俳句や詩に、なじみがある方ではないものの、タンポポで思い浮かぶのは「ネンテン先生」こと、俳人の坪内稔典(としのり)さんの句だ。ご存じの読者も多いことと思う。〈たんぽぽのぽぽのあたりが火事ですよ〉
あまり意味を深く考えたことはない。大変なことが起きているような、いないような。考え出すと、思考が巡って止まらなくなる。
こんなときは、誰かとしゃべるに限る。信号を待っていると、隣の若い男性と目が合った。自転車に乗り、食事宅配の「ウーバーイーツ」のバッグを背負っている。以前から興味があったので、新聞社を名乗って話しかけると応じてくれた。
聞けば、コンビニと飲食店の店員を掛け持ちしていたが、飲食店が休業になったそう。
彼いわく。
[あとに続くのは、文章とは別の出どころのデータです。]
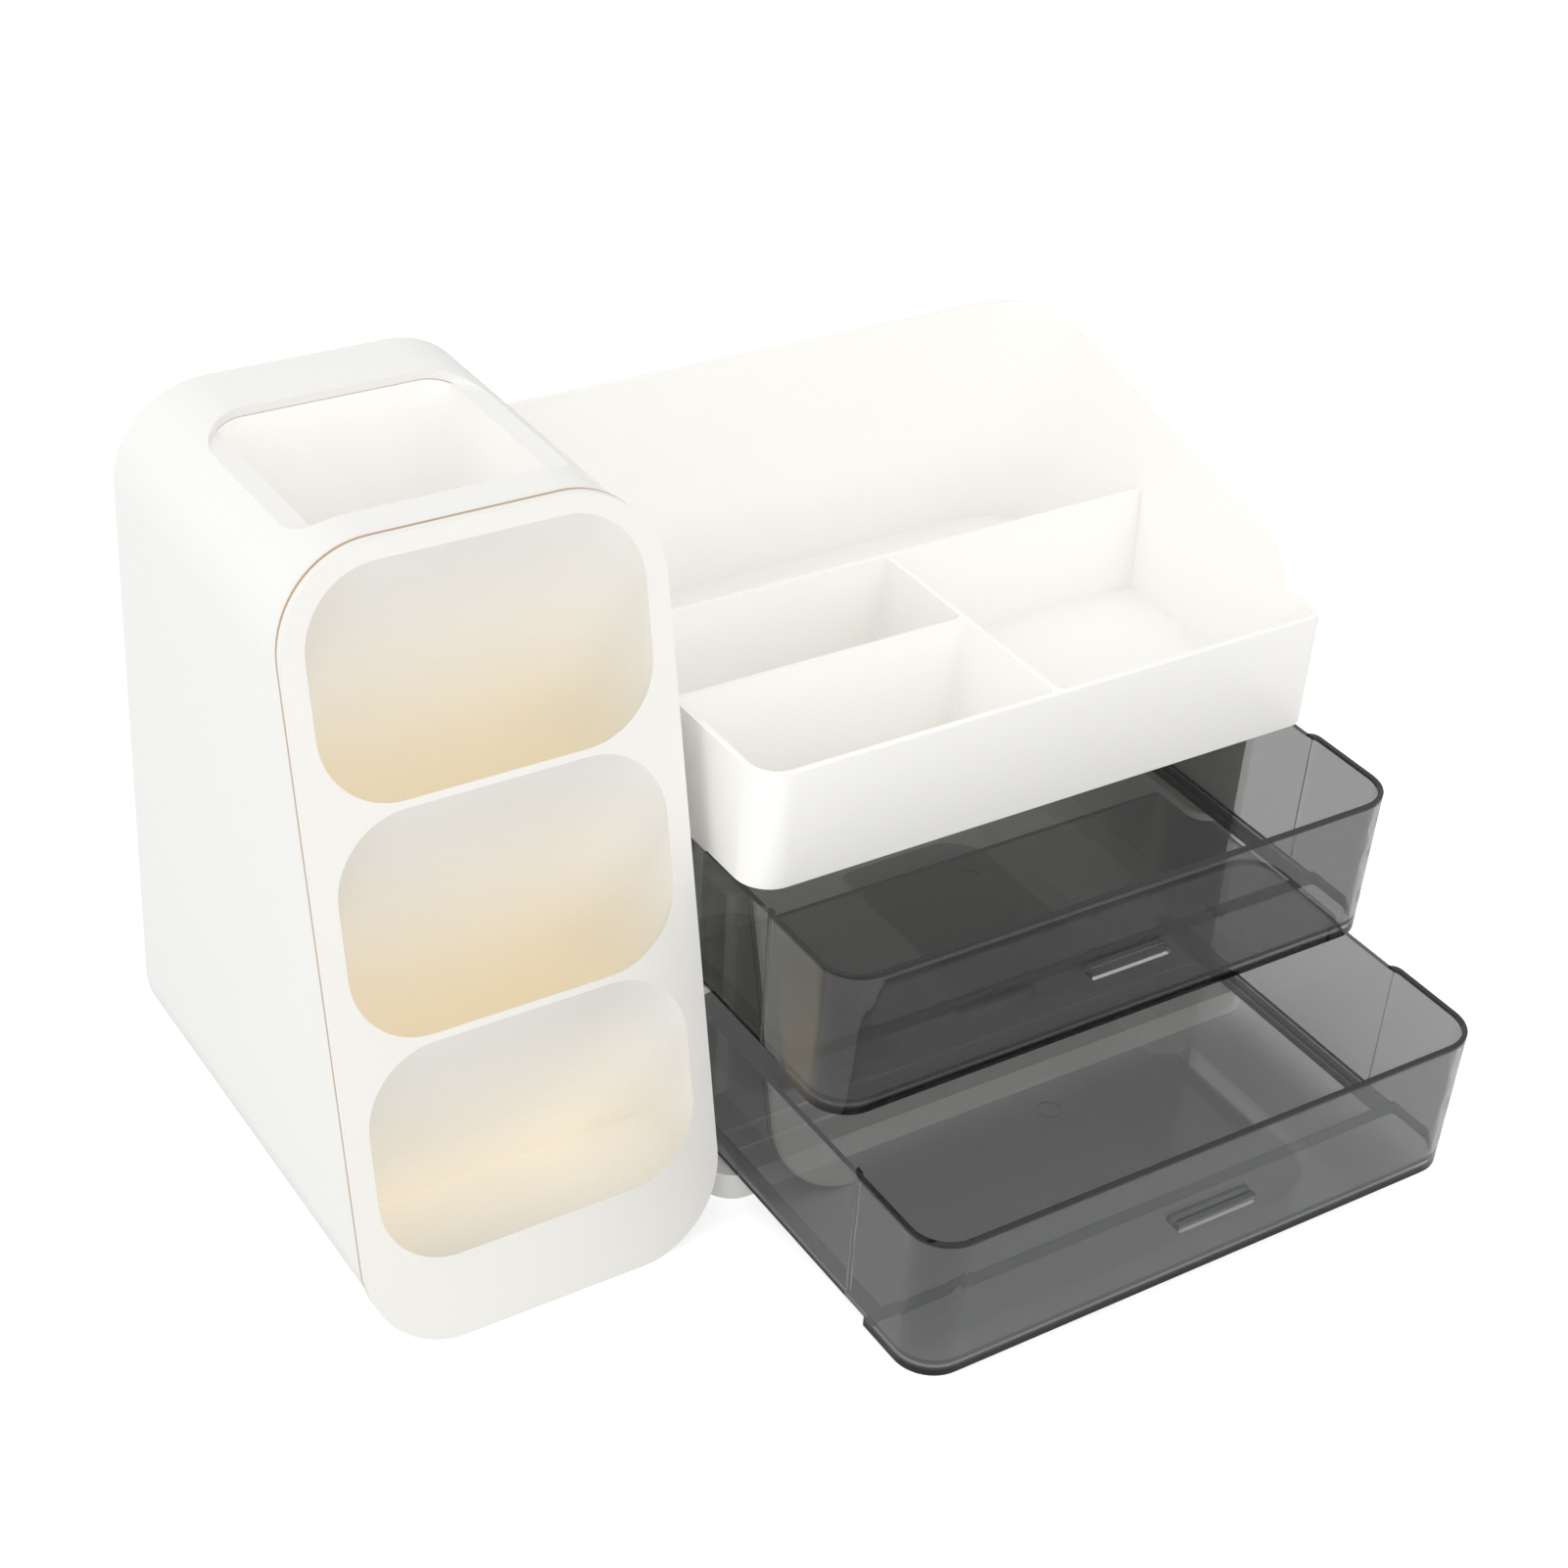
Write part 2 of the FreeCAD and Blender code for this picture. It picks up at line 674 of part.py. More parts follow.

配達先でお礼も言われず、ウイルスを運んできたかのように邪険に扱われると、つらい。逆に「ありがとう」「助かったよ」と声を掛けられると本当にうれしい。「接客が好きなので。早く飲食店で働きたい」と言い、去って行った。
もう一人、食事宅配の人に話しかけてみた。次に会ったのは美容師の女性で、やはり店が休みになり宅配を始めたとか。休みに入る前に、仲間の美容師がこう言ったそうだ。「俺たちの仕事ってテレワークなんかできないけど、生き残るぞ」
店員、美容師、宅配ドライバー、医療関係者、介護ヘルパー…。人に関わる仕事、テレワークできない仕事によって私たちの日常は支えられている。
アフターコロナも、ウィズコロナも、そしてIT時代も。